→ **Aim**:
Word for word, restate every line of the listing that follows.

→ **Provided material**:
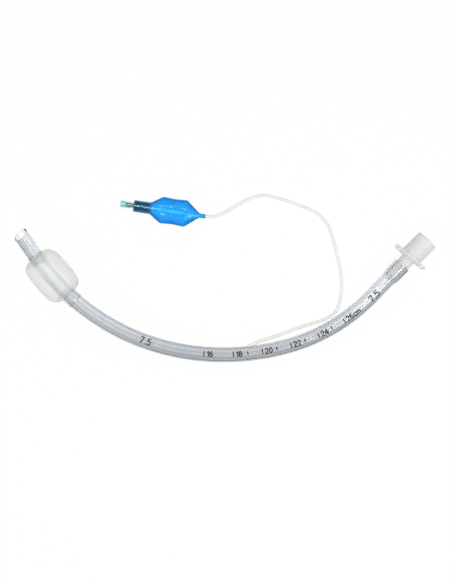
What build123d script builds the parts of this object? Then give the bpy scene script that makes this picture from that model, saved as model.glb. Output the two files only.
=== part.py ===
from build123d import *
import math
import os

# A cuffed endotracheal tube, size 7.5, lying on its side on a table. Millimetres, +Z up.
# The tube is drawn in a plane of its own, seen from above, and that plane is then laid on the table
# so that the cuff, the lowest stretch of the curve and the connector's flange all touch it.
# A "station" is a distance along the tube's centreline from its tip.

# Tube
tube_bore = 7.5
tube_wall = 1.35
tip_length = 22.4
first_bend_length = 120.6
first_bend_radius = 149.6
middle_bend_length = 69.9
middle_bend_radius = 162.8
last_bend_length = 72.7
last_bend_radius = 126.3
counter_bend_length = 10.0
counter_bend_radius = 257.6
end_length = 16.0
end_softening = 0.3
tip_x = -140.0
tip_y = 41.4
tip_heading = -55.9

# Patient end: the bevel faces up and its longest side lies below, with the side eye in that wall
bevel_length = 6.4
bevel_roll = 13.0
eye_station = 9.6
eye_length = 7.5
eye_width = 5.0
rim_radius = 0.4

# Inflation lumen in the wall on the inside of the curve
lumen_diameter = 0.8
port_station = 187.2
port_angle = 18.0
port_depth = 0.1
vent_diameter = 1.0

# Cuff
cuff_start = 21.2
cuff_length = 33.8
cuff_diameter = 26.3
cuff_film = 0.2
shoulder_diameter = 24.6
shoulder_inset = 7.2
collar_length = 6.4
collar_overlap = 1.0
collar_wall = 0.35

# Connector, sizes along its axis counted from the tube's end
spigot_length = 12.6
spigot_diameter = 9.2
spigot_lead = 5.0
spigot_tip_wall = 0.45
flare_length = 8.0
connector_bore = 6.9
neck_length = 6.1
neck_step = 1.5
neck_diameter = 9.7
neck_round = 2.4
flange_thickness = 2.5
flange_diameter = 18.4
flange_lean = 5.0
ear_span = 25.0
ear_width = 9.0
ear_bead = 3.0
cone_length = 15.3
cone_diameter = 15.5
cone_taper = 0.025
mouth_wall = 1.25
edge_break = 0.3

# Pilot balloon, sizes along its axis counted from the sleeve's open end
balloon_x = -62.8
balloon_y = 58.9
balloon_heading = -8.5
sleeve_length = 11.1
sleeve_wall = 0.6
balloon_wall = 0.45
balloon_shoulder = 7.9
balloon_width = 18.3
balloon_waist = 17.4
balloon_side = 16.6
balloon_thickness = 8.4
balloon_taper = 9.6
balloon_neck_length = 4.0
balloon_neck_wall = 0.4

# Check valve, sizes along the same axis
valve_body_diameter = 6.9
valve_body_length = 10.6
valve_reach = 9.2
hub_diameter = 6.1
hub_length = 3.9
hub_waist_diameter = 5.5
luer_mouth_diameter = 4.27
luer_taper = 0.06
luer_depth = 7.0
stem_diameter = 2.8
stem_clearance = 0.3
stem_reach = 3.3
seat_place = 1.0
chamber_diameter = 5.7
seal_thickness = 0.9
seal_diameter = 4.7
seal_groove_diameter = 2.0
plunger_flange = 0.6
plunger_flange_diameter = 4.2
tail_diameter = 1.5
tail_length = 3.4
retainer_thickness = 1.8
retainer_bore = 1.8
air_hole_diameter = 0.9
spring_wire = 0.35
spring_diameter = 3.2
spring_turns = 6

# Pilot line
line_diameter = 2.1

# The line's route after the port, on the table apart from its ends: x, y, height
line_route = [
    (30.0, -31.4, 4.3),
    (39.0, -28.5, 1.9),
    (52.6, -23.4, 1.1),
    (67.8, -19.2, 1.1),
    (75.9, -13.8, 1.1),
    (79.2, -3.5, 1.1),
    (79.6, 10.1, 1.1),
    (77.1, 21.8, 1.1),
    (73.5, 36.9, 1.1),
    (69.7, 47.6, 1.1),
    (61.2, 55.5, 1.1),
    (49.1, 60.1, 1.1),
    (34.4, 65.0, 1.1),
    (23.9, 67.0, 1.1),
    (12.7, 62.7, 1.1),
    (3.2, 56.9, 1.4),
    (-4.5, 52.5, 2.9),
]
line_exit_length = 8.5
line_entry_length = 6.8
line_insertion = 3.1

bore_radius = tube_bore / 2
tube_radius = bore_radius + tube_wall
lumen_offset = bore_radius + tube_wall / 2
spigot_radius = spigot_diameter / 2
line_radius = line_diameter / 2
runs = [
    (tip_length, None),
    (first_bend_length, first_bend_radius),
    (middle_bend_length, middle_bend_radius),
    (last_bend_length, last_bend_radius),
    (counter_bend_length, -counter_bend_radius),
]
tube_length = sum(length for length, radius in runs) + end_length
neck_start = sleeve_length + balloon_shoulder + balloon_side + balloon_taper
balloon_length = neck_start + balloon_neck_length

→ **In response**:
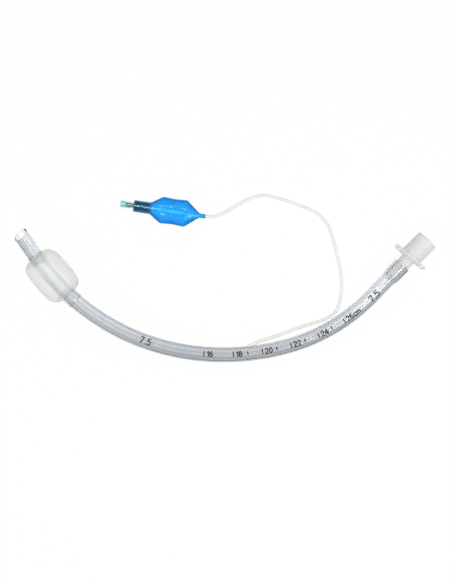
What build123d script builds the parts of this object? Then give the bpy scene script that makes this picture from that model, saved as model.glb. Output the two files only.
=== part.py ===
from build123d import *
import math
import os

# A cuffed endotracheal tube, size 7.5, lying on its side on a table. Millimetres, +Z up.
# The tube is drawn in a plane of its own, seen from above, and that plane is then laid on the table
# so that the cuff, the lowest stretch of the curve and the connector's flange all touch it.
# A "station" is a distance along the tube's centreline from its tip.

# Tube
tube_bore = 7.5
tube_wall = 1.35
tip_length = 22.4
first_bend_length = 120.6
first_bend_radius = 149.6
middle_bend_length = 69.9
middle_bend_radius = 162.8
last_bend_length = 72.7
last_bend_radius = 126.3
counter_bend_length = 10.0
counter_bend_radius = 257.6
end_length = 16.0
end_softening = 0.3
tip_x = -140.0
tip_y = 41.4
tip_heading = -55.9

# Patient end: the bevel faces up and its longest side lies below, with the side eye in that wall
bevel_length = 6.4
bevel_roll = 13.0
eye_station = 9.6
eye_length = 7.5
eye_width = 5.0
rim_radius = 0.4

# Inflation lumen in the wall on the inside of the curve
lumen_diameter = 0.8
port_station = 187.2
port_angle = 18.0
port_depth = 0.1
vent_diameter = 1.0

# Cuff
cuff_start = 21.2
cuff_length = 33.8
cuff_diameter = 26.3
cuff_film = 0.2
shoulder_diameter = 24.6
shoulder_inset = 7.2
collar_length = 6.4
collar_overlap = 1.0
collar_wall = 0.35

# Connector, sizes along its axis counted from the tube's end
spigot_length = 12.6
spigot_diameter = 9.2
spigot_lead = 5.0
spigot_tip_wall = 0.45
flare_length = 8.0
connector_bore = 6.9
neck_length = 6.1
neck_step = 1.5
neck_diameter = 9.7
neck_round = 2.4
flange_thickness = 2.5
flange_diameter = 18.4
flange_lean = 5.0
ear_span = 25.0
ear_width = 9.0
ear_bead = 3.0
cone_length = 15.3
cone_diameter = 15.5
cone_taper = 0.025
mouth_wall = 1.25
edge_break = 0.3

# Pilot balloon, sizes along its axis counted from the sleeve's open end
balloon_x = -62.8
balloon_y = 58.9
balloon_heading = -8.5
sleeve_length = 11.1
sleeve_wall = 0.6
balloon_wall = 0.45
balloon_shoulder = 7.9
balloon_width = 18.3
balloon_waist = 17.4
balloon_side = 16.6
balloon_thickness = 8.4
balloon_taper = 9.6
balloon_neck_length = 4.0
balloon_neck_wall = 0.4

# Check valve, sizes along the same axis
valve_body_diameter = 6.9
valve_body_length = 10.6
valve_reach = 9.2
hub_diameter = 6.1
hub_length = 3.9
hub_waist_diameter = 5.5
luer_mouth_diameter = 4.27
luer_taper = 0.06
luer_depth = 7.0
stem_diameter = 2.8
stem_clearance = 0.3
stem_reach = 3.3
seat_place = 1.0
chamber_diameter = 5.7
seal_thickness = 0.9
seal_diameter = 4.7
seal_groove_diameter = 2.0
plunger_flange = 0.6
plunger_flange_diameter = 4.2
tail_diameter = 1.5
tail_length = 3.4
retainer_thickness = 1.8
retainer_bore = 1.8
air_hole_diameter = 0.9
spring_wire = 0.35
spring_diameter = 3.2
spring_turns = 6

# Pilot line
line_diameter = 2.1

# The line's route after the port, on the table apart from its ends: x, y, height
line_route = [
    (30.0, -31.4, 4.3),
    (39.0, -28.5, 1.9),
    (52.6, -23.4, 1.1),
    (67.8, -19.2, 1.1),
    (75.9, -13.8, 1.1),
    (79.2, -3.5, 1.1),
    (79.6, 10.1, 1.1),
    (77.1, 21.8, 1.1),
    (73.5, 36.9, 1.1),
    (69.7, 47.6, 1.1),
    (61.2, 55.5, 1.1),
    (49.1, 60.1, 1.1),
    (34.4, 65.0, 1.1),
    (23.9, 67.0, 1.1),
    (12.7, 62.7, 1.1),
    (3.2, 56.9, 1.4),
    (-4.5, 52.5, 2.9),
]
line_exit_length = 8.5
line_entry_length = 6.8
line_insertion = 3.1

bore_radius = tube_bore / 2
tube_radius = bore_radius + tube_wall
lumen_offset = bore_radius + tube_wall / 2
spigot_radius = spigot_diameter / 2
line_radius = line_diameter / 2
runs = [
    (tip_length, None),
    (first_bend_length, first_bend_radius),
    (middle_bend_length, middle_bend_radius),
    (last_bend_length, last_bend_radius),
    (counter_bend_length, -counter_bend_radius),
]
tube_length = sum(length for length, radius in runs) + end_length
neck_start = sleeve_length + balloon_shoulder + balloon_side + balloon_taper
balloon_length = neck_start + balloon_neck_length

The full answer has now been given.